Using the data beneath this instruction, retype only the lines from the one that contains "for name, rung" down to the one that contains "depsgraph = bpy.context.evaluated_depsgraph_get()", both included, exactly as they appear.

__________________________________________________

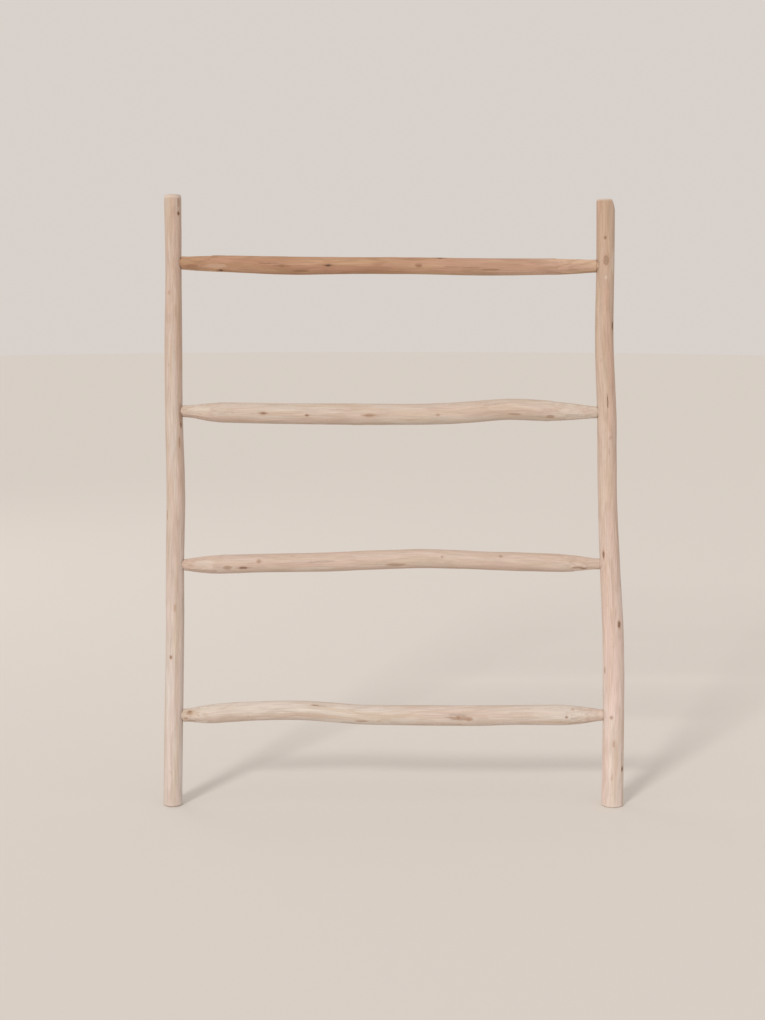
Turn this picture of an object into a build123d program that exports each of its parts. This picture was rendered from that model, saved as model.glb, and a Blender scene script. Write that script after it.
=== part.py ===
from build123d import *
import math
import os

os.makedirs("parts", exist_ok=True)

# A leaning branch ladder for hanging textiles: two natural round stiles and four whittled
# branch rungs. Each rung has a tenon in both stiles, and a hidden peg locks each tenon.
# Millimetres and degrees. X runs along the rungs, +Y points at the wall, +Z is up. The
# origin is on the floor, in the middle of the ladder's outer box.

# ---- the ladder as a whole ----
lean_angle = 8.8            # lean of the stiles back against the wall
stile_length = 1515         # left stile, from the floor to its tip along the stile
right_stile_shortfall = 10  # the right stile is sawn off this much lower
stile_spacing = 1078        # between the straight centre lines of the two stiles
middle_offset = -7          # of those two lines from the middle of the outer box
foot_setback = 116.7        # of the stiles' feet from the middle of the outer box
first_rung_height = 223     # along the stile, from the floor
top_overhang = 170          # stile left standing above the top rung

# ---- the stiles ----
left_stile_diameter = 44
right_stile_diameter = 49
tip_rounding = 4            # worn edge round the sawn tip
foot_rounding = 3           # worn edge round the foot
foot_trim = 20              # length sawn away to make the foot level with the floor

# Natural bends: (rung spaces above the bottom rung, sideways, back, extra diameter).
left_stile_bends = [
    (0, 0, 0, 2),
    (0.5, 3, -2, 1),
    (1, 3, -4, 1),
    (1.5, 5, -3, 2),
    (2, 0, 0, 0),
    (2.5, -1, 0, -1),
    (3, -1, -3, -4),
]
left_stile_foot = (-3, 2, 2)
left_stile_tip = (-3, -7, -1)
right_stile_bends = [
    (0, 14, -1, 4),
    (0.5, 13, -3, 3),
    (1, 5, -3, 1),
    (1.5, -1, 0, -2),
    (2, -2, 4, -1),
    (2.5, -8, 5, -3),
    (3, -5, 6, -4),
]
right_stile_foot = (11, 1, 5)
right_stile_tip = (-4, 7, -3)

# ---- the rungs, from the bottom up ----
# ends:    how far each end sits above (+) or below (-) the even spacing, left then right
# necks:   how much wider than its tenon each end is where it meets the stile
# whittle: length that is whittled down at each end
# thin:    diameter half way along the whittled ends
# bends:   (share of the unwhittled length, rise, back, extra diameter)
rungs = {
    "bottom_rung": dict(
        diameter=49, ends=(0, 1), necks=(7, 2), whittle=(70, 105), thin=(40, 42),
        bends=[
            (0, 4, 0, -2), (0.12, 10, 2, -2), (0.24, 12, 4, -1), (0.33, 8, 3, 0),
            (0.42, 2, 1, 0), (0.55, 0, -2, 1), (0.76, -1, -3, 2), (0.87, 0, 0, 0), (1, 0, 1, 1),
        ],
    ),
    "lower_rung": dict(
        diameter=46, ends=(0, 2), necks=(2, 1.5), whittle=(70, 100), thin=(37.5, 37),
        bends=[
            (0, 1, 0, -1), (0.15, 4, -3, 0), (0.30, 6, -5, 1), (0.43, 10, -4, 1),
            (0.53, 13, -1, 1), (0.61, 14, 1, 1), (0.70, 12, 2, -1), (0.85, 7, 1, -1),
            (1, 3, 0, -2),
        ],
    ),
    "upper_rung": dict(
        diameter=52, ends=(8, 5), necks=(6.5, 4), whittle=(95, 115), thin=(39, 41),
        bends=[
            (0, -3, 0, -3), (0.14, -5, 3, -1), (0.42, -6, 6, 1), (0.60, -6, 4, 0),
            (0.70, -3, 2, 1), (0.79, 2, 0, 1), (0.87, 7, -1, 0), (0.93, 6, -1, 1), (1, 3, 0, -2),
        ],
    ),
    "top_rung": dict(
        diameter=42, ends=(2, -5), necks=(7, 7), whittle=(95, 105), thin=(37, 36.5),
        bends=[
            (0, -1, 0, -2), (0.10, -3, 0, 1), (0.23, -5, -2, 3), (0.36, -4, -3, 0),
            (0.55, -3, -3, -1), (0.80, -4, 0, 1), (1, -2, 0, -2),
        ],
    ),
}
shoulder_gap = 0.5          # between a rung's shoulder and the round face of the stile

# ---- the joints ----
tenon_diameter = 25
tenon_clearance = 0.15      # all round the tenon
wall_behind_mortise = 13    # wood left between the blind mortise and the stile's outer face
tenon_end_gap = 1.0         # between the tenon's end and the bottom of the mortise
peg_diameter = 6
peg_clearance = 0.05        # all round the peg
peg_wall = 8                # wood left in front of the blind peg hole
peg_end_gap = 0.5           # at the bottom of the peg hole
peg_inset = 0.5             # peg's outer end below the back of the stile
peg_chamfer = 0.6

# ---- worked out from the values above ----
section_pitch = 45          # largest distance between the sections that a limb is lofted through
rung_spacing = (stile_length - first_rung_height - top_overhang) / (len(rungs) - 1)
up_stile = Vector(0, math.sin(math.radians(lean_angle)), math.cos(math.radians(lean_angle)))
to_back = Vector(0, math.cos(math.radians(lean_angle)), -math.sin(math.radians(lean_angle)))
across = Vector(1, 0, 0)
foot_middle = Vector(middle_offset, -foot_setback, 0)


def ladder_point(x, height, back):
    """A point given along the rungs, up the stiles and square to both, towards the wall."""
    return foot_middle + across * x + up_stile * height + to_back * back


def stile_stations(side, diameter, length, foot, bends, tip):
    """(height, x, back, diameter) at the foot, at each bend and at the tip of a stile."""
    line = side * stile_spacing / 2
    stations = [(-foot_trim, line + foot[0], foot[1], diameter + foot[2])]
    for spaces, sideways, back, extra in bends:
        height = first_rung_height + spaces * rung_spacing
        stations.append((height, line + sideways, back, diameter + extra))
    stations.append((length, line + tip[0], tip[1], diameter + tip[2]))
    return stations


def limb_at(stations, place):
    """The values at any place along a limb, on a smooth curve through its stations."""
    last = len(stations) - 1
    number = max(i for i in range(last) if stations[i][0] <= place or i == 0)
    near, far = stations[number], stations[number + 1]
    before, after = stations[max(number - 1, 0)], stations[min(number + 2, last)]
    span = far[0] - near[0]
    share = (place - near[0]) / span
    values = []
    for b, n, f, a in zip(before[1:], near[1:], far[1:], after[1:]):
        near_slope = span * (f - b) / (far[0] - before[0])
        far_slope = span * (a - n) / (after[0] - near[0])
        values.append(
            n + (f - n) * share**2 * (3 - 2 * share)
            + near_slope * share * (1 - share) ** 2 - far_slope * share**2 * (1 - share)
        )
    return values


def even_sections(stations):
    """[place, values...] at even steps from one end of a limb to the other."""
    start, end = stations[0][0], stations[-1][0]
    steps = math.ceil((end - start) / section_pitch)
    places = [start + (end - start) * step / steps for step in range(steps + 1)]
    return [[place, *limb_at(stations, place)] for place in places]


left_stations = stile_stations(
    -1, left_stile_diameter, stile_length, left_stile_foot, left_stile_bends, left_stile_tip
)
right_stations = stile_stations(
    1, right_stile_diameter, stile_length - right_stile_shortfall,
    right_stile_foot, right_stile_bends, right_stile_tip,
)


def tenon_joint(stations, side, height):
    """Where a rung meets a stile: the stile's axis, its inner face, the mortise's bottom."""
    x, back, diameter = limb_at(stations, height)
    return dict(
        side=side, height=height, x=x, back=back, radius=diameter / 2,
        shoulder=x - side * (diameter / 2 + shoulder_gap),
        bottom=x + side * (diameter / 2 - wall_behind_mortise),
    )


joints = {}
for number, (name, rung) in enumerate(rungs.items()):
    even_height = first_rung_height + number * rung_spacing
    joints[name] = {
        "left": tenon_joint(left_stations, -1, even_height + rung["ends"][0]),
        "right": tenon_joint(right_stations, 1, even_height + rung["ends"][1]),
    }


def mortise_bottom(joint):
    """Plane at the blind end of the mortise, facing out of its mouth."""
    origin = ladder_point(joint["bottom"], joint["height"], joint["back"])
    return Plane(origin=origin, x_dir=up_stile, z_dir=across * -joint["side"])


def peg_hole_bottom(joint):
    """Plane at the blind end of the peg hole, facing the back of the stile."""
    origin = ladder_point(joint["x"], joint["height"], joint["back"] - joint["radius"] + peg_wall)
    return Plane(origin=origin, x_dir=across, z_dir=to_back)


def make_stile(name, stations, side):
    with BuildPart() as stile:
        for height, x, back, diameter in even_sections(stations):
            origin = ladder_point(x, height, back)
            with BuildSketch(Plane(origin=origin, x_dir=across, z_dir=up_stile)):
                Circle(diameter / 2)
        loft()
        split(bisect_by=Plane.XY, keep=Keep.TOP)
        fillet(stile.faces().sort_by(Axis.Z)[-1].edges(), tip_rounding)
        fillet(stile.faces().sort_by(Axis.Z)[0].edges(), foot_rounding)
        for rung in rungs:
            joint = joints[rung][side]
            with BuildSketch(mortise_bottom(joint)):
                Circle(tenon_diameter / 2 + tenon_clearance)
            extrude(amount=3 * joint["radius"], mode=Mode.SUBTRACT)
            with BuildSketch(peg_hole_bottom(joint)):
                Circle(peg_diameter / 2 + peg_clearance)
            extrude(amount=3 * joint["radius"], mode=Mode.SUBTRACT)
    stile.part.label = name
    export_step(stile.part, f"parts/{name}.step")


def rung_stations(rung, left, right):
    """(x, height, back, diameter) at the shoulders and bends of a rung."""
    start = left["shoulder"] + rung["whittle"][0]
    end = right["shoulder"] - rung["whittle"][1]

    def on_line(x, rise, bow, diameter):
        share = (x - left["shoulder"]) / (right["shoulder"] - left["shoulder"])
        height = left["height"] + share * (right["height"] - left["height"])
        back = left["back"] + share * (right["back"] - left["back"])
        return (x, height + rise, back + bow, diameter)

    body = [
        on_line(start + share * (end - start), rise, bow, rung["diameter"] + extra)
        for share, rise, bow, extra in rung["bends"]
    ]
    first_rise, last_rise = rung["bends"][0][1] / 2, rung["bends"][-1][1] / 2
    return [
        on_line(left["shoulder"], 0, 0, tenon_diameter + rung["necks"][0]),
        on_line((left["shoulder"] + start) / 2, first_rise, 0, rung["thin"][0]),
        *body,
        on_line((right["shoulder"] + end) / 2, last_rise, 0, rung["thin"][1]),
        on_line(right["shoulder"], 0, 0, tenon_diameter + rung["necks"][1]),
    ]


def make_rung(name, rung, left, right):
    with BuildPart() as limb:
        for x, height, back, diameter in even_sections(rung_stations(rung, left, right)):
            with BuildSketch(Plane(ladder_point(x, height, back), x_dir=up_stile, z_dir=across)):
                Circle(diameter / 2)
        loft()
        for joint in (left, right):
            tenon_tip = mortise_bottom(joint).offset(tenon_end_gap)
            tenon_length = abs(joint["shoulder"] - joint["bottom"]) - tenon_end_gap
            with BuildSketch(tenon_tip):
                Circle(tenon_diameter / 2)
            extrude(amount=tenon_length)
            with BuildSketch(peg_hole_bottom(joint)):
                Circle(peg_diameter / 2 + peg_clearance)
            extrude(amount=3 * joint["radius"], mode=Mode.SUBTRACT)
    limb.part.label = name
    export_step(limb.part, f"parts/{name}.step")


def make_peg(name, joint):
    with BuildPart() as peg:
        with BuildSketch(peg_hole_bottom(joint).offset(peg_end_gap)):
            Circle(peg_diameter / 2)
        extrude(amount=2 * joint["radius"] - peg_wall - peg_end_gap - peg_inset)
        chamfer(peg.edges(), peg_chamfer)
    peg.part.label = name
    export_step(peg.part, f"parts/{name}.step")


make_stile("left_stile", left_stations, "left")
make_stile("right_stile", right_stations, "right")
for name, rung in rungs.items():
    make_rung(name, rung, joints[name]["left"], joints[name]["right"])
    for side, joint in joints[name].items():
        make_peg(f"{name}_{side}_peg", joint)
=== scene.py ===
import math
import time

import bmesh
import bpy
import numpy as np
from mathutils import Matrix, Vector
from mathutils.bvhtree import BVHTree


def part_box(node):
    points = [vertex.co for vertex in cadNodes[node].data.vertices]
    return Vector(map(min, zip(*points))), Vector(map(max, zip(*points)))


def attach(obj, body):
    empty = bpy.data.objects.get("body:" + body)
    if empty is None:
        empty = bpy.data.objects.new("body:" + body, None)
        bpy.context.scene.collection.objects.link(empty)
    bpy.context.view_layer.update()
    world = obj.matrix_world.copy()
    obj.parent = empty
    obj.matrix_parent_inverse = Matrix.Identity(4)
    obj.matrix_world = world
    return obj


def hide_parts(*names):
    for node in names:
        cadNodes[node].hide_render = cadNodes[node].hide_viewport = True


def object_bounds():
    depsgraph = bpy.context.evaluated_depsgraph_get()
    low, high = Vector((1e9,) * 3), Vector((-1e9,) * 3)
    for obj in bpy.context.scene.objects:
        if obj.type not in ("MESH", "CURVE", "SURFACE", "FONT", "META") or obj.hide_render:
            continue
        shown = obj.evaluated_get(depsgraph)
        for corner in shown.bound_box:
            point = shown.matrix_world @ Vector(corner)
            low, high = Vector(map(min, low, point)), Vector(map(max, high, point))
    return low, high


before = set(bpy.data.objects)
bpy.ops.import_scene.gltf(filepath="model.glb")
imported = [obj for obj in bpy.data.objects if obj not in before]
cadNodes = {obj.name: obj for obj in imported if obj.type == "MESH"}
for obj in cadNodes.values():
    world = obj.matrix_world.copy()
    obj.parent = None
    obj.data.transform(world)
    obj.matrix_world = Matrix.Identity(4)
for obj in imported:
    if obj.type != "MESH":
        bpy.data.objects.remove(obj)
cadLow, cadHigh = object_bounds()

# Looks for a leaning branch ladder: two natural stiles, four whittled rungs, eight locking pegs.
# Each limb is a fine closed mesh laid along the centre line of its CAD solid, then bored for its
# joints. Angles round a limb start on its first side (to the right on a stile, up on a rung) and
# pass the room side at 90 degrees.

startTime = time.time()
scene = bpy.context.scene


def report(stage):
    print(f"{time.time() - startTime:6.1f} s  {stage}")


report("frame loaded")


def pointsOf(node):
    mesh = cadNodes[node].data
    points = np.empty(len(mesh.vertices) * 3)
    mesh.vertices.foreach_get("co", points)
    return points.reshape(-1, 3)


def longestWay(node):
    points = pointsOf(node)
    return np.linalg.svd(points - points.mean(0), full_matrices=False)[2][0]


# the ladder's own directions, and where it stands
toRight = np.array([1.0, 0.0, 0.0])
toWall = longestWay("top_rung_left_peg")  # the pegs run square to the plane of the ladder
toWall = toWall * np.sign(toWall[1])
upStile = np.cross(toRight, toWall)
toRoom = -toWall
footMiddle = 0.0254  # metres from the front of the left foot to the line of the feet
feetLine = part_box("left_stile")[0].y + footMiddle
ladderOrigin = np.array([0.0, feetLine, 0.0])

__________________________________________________

__Finished task__.
for name, rung in rungs.items():
    make_rung(name, rung, joints[name]["left"], joints[name]["right"])
    for side, joint in joints[name].items():
        make_peg(f"{name}_{side}_peg", joint)
=== scene.py ===
import math
import time

import bmesh
import bpy
import numpy as np
from mathutils import Matrix, Vector
from mathutils.bvhtree import BVHTree


def part_box(node):
    points = [vertex.co for vertex in cadNodes[node].data.vertices]
    return Vector(map(min, zip(*points))), Vector(map(max, zip(*points)))


def attach(obj, body):
    empty = bpy.data.objects.get("body:" + body)
    if empty is None:
        empty = bpy.data.objects.new("body:" + body, None)
        bpy.context.scene.collection.objects.link(empty)
    bpy.context.view_layer.update()
    world = obj.matrix_world.copy()
    obj.parent = empty
    obj.matrix_parent_inverse = Matrix.Identity(4)
    obj.matrix_world = world
    return obj


def hide_parts(*names):
    for node in names:
        cadNodes[node].hide_render = cadNodes[node].hide_viewport = True


def object_bounds():
    depsgraph = bpy.context.evaluated_depsgraph_get()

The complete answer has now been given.